Su "insistenza" dell'amministrazione Obama, il nuovo accordo è all inclusive e Israele si impegna a non chiedere al Congresso altri finanziamenti, ed anzi a restituirli se i legislatori Usa dovessero approvarne di loro iniziativa. Questo genere di stanziamenti aggiuntivi, concessi dal Congresso e, talvolta, dalle stesse amministrazioni presidenziali Usa, sono stati concessi a Israele di volta in volta per compensare le spese legate alla guerra nella Striscia di Gaza del 2014, per sostenere lo sviluppo delle tecnologie, per individuare le gallerie sotterranee scavate dai membri del movimento islamista palestinese di Hamas, oltre che per accelerare lo sviluppo e la fornitura di sistemi anti-missilistici. Secondo l'Agenzia di difesa missilistica degli Stati Uniti, Israele ha ricevuto 729 milioni di dollari di fondi aggiuntivi per questi scopi nel 2014, di cui 620 milioni di dollari solo l'anno scorso. In altre parole, l'accordo "senza precedenti" comporta in media un incremento effettivo dei contributi statunitensi nell'ordine di 100-200 milioni di dollari all'anno, e questo senza tener conto degli effetti dell'inflazione.

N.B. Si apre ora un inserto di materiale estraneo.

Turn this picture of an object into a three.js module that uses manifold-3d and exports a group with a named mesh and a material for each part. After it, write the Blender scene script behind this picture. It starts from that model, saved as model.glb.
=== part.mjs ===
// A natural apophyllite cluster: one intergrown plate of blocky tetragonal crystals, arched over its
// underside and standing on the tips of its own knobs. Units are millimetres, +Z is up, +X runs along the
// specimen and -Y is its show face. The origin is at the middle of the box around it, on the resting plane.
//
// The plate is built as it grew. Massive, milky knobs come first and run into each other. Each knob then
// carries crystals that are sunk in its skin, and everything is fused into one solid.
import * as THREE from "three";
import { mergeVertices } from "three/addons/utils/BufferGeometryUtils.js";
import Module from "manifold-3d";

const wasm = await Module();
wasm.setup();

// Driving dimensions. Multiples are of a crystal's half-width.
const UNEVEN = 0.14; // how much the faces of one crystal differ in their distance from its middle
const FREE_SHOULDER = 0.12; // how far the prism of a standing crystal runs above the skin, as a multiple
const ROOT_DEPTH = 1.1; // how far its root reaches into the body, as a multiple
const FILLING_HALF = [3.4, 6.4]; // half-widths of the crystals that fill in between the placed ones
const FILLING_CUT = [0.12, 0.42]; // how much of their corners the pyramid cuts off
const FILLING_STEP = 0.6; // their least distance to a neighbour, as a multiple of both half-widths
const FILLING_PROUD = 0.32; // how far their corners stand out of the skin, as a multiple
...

Si tratta di un dato di poco conto, ha incalzato il quotidiano, specie se paragonato ai sette miliardi di dollari di perdite quantificate da molti analisti a causa della cattiva gestione dell'accordo sul nucleare iraniano da parte del premier Benjamin Netanyahu, del suo difficile rapporto con il presidente Barack Obama e dei ripetuti ritardi nella firma del nuovo accordo. Infine, l'editoriale ha evidenziato anche i riflessi negativi sull'economia, in quanto l'accordo prevede che una parte della produzione debba essere realizzata negli Usa, che a lungo termine porterebbe ad una perdita dei posti di lavoro. L'analisi è terminata mettendo in evidenza la "contraddizione" esistente tra la firma di un accordo definito "grandioso" ed il funzionario scelto per firmare l'accordo, ovvero il generale Yaacov Nagel, presidente del Consiglio nazionale della sicurezza. Secondo l'editorialista per celebrare un accordo del genere sarebbe stata coerente la presenza del premier negli Usa.